### Given exercise
The material below contains a line with "over the origin." and a line with "before = set(bpy.data.objects)". Copy exactly those two lines and all lines between them.

### Information shown
◆ ◆ ◆ ◆ ◆ ◆ ◆

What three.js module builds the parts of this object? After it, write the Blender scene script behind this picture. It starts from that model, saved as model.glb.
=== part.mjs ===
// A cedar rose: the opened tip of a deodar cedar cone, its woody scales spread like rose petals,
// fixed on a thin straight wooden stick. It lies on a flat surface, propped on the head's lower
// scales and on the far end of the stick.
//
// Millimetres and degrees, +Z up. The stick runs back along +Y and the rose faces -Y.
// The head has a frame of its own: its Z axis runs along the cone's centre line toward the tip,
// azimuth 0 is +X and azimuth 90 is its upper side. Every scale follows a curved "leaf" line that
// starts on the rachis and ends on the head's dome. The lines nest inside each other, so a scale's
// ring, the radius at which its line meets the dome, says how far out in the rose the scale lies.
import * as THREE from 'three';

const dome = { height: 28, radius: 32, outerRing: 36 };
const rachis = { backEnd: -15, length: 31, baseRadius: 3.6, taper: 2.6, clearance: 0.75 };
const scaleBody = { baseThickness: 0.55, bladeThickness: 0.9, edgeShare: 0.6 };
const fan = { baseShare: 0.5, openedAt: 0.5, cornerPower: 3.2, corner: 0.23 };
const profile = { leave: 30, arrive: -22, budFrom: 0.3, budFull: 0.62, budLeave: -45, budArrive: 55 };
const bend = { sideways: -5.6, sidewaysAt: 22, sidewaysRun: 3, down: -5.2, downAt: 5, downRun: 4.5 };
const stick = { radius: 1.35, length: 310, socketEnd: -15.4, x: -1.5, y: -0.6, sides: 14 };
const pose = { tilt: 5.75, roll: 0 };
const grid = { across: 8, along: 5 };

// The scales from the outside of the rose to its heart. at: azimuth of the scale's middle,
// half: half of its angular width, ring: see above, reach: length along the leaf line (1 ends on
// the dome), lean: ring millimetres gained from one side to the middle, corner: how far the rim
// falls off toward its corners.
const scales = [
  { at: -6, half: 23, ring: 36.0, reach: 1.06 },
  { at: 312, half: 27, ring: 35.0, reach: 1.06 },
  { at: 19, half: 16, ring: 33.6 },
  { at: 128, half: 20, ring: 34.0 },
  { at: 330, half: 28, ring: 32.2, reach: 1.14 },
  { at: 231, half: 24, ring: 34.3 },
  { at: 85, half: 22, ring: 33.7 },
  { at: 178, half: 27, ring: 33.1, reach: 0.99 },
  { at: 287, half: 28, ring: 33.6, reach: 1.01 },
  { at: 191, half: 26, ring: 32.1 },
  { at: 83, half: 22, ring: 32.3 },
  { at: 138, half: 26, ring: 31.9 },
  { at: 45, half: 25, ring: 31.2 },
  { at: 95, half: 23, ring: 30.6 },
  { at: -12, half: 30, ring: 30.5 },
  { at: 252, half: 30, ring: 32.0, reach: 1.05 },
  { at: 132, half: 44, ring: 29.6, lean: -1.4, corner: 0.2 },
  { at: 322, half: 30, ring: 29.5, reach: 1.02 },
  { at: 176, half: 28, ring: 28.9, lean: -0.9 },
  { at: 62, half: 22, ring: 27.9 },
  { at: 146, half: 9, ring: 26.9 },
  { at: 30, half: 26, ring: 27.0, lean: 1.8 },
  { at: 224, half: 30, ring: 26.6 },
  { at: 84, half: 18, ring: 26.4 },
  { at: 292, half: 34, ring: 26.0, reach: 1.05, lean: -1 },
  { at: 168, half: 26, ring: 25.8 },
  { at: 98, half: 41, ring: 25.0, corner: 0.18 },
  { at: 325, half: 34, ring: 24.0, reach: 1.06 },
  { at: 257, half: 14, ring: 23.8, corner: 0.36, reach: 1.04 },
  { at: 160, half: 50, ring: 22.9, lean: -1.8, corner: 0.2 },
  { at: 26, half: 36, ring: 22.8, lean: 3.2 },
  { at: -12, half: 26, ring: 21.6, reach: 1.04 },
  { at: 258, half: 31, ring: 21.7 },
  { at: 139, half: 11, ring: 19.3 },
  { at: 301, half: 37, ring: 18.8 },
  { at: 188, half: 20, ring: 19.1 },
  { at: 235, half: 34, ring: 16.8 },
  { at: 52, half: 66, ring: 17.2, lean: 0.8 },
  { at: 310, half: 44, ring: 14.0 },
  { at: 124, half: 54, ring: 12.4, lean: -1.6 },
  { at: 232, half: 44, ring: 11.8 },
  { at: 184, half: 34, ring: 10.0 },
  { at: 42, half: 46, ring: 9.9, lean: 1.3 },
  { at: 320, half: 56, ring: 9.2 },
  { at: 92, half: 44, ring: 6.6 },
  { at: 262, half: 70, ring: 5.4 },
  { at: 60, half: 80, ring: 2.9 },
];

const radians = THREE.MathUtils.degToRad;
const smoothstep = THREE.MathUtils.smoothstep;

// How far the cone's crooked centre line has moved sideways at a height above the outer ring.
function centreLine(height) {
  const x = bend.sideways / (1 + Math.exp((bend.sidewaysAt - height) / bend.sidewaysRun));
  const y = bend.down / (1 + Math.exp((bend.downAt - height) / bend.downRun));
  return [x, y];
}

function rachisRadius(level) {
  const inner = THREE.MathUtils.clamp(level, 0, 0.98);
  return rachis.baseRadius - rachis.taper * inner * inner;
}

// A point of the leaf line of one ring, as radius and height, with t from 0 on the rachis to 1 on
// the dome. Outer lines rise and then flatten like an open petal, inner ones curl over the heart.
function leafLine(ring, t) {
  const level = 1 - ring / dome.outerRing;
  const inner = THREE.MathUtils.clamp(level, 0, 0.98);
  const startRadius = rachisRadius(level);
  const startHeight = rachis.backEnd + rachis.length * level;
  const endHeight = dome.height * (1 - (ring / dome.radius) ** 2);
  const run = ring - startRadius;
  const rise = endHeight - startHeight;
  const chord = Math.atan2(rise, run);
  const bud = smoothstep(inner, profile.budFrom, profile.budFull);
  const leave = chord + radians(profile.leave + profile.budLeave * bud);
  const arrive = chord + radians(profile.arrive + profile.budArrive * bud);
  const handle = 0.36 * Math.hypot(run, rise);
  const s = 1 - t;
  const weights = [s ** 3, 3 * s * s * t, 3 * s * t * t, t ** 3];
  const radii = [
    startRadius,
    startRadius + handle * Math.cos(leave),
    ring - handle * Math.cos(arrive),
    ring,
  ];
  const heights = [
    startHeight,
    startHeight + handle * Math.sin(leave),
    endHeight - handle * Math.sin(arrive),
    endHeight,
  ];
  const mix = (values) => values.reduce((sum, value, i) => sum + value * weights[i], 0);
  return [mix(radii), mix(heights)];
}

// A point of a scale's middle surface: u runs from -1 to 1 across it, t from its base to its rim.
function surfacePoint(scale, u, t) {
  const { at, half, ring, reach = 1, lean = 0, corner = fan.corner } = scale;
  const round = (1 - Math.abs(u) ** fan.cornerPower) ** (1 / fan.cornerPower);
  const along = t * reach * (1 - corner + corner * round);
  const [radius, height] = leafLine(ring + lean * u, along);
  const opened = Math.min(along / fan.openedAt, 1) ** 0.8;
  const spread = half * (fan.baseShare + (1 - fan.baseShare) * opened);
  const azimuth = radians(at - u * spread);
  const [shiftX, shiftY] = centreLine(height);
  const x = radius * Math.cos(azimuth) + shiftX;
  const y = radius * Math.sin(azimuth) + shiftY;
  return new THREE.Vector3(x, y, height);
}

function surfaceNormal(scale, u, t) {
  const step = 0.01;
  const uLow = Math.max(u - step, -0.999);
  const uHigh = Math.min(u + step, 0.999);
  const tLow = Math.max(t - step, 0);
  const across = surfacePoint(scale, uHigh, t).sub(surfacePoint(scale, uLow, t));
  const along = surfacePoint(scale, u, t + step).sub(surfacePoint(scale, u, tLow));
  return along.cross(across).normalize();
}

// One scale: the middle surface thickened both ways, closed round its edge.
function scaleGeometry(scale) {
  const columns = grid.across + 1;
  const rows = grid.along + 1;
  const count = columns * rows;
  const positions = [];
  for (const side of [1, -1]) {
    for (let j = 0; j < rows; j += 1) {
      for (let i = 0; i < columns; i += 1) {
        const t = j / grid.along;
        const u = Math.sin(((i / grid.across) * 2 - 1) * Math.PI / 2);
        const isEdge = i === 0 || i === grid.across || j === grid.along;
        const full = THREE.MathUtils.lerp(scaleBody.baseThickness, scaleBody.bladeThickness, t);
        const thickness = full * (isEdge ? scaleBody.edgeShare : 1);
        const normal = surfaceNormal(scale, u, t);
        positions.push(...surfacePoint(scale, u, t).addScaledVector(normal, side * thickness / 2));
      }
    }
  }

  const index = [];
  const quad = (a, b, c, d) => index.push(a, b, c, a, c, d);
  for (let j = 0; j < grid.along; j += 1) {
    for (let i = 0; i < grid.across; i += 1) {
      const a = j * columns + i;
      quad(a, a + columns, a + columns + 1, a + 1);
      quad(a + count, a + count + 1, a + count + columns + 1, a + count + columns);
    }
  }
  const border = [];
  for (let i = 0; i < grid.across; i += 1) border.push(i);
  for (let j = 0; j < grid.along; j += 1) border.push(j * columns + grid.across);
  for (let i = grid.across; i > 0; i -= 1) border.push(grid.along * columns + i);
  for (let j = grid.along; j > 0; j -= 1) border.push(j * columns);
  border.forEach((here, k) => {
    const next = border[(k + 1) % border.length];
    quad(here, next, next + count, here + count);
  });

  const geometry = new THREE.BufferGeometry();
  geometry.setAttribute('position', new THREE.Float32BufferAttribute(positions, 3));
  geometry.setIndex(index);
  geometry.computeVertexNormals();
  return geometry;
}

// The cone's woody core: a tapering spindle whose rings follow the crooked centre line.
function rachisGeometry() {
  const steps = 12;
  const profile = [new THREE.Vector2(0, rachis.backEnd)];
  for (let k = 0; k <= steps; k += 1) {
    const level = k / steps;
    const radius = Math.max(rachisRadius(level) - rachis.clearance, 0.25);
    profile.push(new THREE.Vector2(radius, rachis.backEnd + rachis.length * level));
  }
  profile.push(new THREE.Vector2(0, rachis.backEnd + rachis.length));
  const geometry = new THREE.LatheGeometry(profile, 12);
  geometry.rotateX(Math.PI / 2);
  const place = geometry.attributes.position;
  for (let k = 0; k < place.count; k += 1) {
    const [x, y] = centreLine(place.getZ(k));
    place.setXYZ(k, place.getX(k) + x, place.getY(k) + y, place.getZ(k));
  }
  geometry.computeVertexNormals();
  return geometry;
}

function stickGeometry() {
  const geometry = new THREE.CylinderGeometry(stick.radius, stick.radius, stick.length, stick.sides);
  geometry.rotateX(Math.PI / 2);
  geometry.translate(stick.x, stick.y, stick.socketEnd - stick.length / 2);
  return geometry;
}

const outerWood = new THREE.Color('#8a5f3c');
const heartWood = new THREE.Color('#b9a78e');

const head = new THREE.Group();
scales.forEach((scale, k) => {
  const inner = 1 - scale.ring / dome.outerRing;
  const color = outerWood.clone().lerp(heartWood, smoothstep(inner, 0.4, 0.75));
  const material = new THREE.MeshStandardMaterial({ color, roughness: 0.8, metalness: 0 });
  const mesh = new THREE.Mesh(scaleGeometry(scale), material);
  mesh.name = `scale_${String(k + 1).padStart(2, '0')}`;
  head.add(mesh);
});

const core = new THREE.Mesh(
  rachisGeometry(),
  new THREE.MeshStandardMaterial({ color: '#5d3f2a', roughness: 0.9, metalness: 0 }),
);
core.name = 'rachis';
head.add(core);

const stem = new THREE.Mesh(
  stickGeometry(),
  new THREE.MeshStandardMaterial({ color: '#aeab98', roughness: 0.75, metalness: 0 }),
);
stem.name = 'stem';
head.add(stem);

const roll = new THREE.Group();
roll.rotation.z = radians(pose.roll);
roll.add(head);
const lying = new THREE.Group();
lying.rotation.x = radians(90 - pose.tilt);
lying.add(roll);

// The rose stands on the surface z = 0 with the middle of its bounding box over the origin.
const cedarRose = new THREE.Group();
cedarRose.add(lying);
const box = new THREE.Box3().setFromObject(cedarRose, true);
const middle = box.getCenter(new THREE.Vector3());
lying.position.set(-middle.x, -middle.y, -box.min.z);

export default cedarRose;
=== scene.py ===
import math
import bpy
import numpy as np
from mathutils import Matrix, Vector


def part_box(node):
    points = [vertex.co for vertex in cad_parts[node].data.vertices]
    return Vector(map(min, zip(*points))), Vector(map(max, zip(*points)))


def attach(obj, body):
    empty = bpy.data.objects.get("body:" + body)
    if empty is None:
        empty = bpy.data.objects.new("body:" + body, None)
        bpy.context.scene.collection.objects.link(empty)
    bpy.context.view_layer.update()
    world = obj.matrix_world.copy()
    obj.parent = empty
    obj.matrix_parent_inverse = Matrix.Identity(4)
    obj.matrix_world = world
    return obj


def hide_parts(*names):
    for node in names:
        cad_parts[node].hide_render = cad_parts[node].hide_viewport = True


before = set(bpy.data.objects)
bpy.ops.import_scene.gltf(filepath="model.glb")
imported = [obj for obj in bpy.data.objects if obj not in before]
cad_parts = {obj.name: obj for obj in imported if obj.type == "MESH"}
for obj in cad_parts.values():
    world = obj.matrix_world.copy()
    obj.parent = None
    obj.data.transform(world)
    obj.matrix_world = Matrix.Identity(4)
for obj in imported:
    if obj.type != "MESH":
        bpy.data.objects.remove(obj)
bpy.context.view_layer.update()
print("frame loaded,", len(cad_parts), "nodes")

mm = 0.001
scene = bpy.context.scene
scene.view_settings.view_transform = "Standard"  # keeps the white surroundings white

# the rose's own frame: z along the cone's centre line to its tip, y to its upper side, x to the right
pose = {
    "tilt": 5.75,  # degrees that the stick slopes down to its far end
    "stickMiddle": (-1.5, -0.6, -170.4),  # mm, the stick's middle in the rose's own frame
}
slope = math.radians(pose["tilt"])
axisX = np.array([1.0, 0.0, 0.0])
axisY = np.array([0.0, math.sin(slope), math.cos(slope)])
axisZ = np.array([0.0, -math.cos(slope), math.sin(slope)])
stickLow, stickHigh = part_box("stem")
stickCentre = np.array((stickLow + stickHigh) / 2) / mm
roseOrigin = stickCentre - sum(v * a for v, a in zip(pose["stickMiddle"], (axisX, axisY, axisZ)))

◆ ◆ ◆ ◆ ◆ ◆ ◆

### Solution
// The rose stands on the surface z = 0 with the middle of its bounding box over the origin.
const cedarRose = new THREE.Group();
cedarRose.add(lying);
const box = new THREE.Box3().setFromObject(cedarRose, true);
const middle = box.getCenter(new THREE.Vector3());
lying.position.set(-middle.x, -middle.y, -box.min.z);

export default cedarRose;
=== scene.py ===
import math
import bpy
import numpy as np
from mathutils import Matrix, Vector


def part_box(node):
    points = [vertex.co for vertex in cad_parts[node].data.vertices]
    return Vector(map(min, zip(*points))), Vector(map(max, zip(*points)))


def attach(obj, body):
    empty = bpy.data.objects.get("body:" + body)
    if empty is None:
        empty = bpy.data.objects.new("body:" + body, None)
        bpy.context.scene.collection.objects.link(empty)
    bpy.context.view_layer.update()
    world = obj.matrix_world.copy()
    obj.parent = empty
    obj.matrix_parent_inverse = Matrix.Identity(4)
    obj.matrix_world = world
    return obj


def hide_parts(*names):
    for node in names:
        cad_parts[node].hide_render = cad_parts[node].hide_viewport = True


before = set(bpy.data.objects)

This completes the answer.